WHAT YOU HAVE TO DO —
Extract from the entries below, exactly as given, only the lines from the line containing "Write part 3" to the line containing "addHairs(bm, hairPath or", both lines included.

───── THE DATA

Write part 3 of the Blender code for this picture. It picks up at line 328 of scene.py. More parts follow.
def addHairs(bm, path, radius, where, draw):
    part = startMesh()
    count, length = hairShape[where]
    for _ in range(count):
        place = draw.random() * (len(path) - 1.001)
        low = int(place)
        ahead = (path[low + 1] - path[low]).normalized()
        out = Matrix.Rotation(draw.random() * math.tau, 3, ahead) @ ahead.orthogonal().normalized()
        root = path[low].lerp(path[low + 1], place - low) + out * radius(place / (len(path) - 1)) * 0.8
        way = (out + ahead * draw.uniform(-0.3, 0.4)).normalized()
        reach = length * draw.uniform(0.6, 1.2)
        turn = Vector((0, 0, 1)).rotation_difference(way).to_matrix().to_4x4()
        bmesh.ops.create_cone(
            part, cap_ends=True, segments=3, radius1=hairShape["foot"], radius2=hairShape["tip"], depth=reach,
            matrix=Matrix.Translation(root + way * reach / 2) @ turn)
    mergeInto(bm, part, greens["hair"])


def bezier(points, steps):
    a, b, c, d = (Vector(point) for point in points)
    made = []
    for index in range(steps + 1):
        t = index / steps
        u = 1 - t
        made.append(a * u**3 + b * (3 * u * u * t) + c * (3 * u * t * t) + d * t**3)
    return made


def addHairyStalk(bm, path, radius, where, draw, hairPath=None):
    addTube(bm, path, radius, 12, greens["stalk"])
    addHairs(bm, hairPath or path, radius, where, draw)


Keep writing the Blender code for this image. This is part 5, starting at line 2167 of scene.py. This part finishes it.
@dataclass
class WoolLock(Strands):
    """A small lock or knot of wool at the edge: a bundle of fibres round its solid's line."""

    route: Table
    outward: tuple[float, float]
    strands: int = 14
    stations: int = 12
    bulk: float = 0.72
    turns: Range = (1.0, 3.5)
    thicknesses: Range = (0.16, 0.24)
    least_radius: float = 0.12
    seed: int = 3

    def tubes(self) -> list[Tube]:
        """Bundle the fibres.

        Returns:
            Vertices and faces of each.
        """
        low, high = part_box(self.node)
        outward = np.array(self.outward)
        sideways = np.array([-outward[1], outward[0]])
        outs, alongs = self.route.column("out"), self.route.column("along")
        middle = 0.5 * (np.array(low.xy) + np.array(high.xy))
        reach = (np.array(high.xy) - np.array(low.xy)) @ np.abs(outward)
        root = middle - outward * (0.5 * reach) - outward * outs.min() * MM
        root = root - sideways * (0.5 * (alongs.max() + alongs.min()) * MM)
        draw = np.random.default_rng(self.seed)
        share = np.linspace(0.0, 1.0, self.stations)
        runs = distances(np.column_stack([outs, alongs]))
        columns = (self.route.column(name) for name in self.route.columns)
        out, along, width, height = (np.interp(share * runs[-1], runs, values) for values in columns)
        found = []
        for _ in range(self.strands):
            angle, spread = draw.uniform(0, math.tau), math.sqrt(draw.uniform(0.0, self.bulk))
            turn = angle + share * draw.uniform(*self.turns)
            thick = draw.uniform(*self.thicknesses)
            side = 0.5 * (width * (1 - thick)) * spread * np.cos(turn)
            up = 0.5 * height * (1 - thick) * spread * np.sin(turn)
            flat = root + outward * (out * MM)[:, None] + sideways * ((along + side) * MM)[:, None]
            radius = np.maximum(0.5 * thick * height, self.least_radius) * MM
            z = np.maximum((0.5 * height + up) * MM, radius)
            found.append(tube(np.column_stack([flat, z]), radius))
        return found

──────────
───── THE DATA

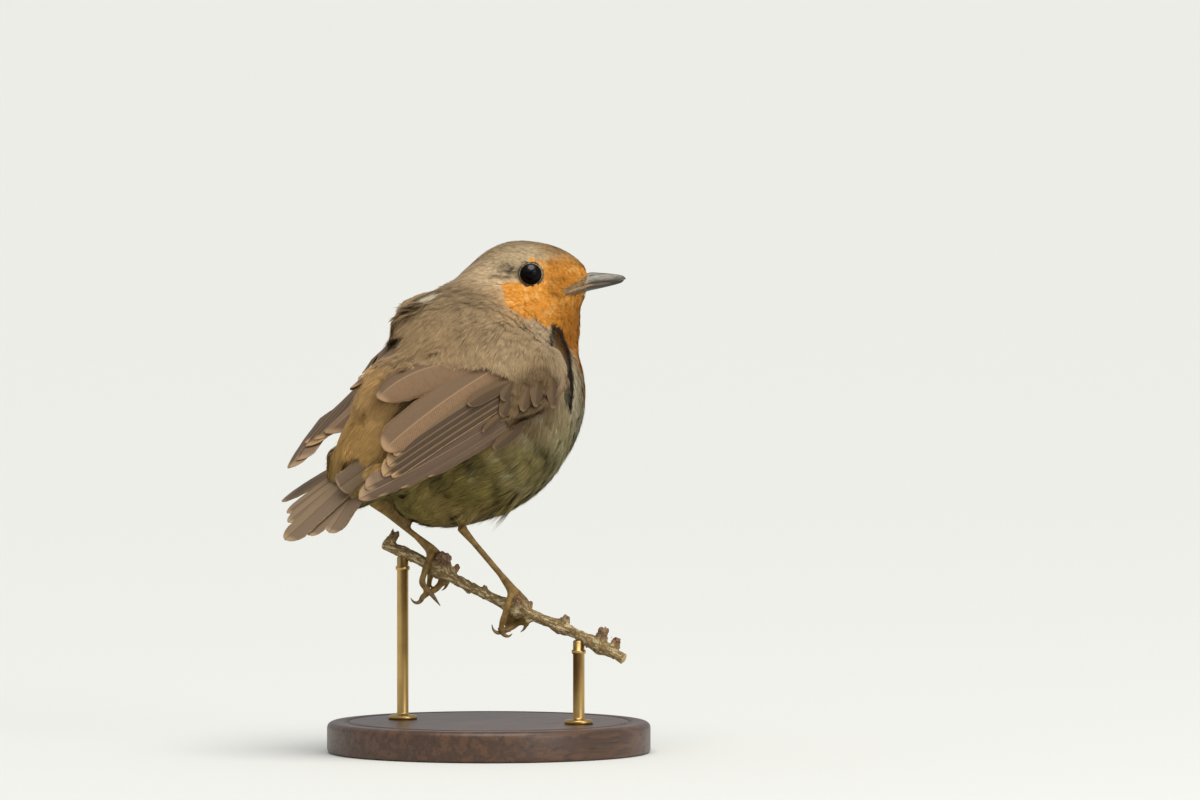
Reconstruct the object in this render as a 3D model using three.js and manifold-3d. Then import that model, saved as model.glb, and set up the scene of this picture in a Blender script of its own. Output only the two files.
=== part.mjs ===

──────────

TASK OUTPUT —
Write part 3 of the Blender code for this picture. It picks up at line 328 of scene.py. More parts follow.
def addHairs(bm, path, radius, where, draw):
    part = startMesh()
    count, length = hairShape[where]
    for _ in range(count):
        place = draw.random() * (len(path) - 1.001)
        low = int(place)
        ahead = (path[low + 1] - path[low]).normalized()
        out = Matrix.Rotation(draw.random() * math.tau, 3, ahead) @ ahead.orthogonal().normalized()
        root = path[low].lerp(path[low + 1], place - low) + out * radius(place / (len(path) - 1)) * 0.8
        way = (out + ahead * draw.uniform(-0.3, 0.4)).normalized()
        reach = length * draw.uniform(0.6, 1.2)
        turn = Vector((0, 0, 1)).rotation_difference(way).to_matrix().to_4x4()
        bmesh.ops.create_cone(
            part, cap_ends=True, segments=3, radius1=hairShape["foot"], radius2=hairShape["tip"], depth=reach,
            matrix=Matrix.Translation(root + way * reach / 2) @ turn)
    mergeInto(bm, part, greens["hair"])


def bezier(points, steps):
    a, b, c, d = (Vector(point) for point in points)
    made = []
    for index in range(steps + 1):
        t = index / steps
        u = 1 - t
        made.append(a * u**3 + b * (3 * u * u * t) + c * (3 * u * t * t) + d * t**3)
    return made


def addHairyStalk(bm, path, radius, where, draw, hairPath=None):
    addTube(bm, path, radius, 12, greens["stalk"])
    addHairs(bm, hairPath or path, radius, where, draw)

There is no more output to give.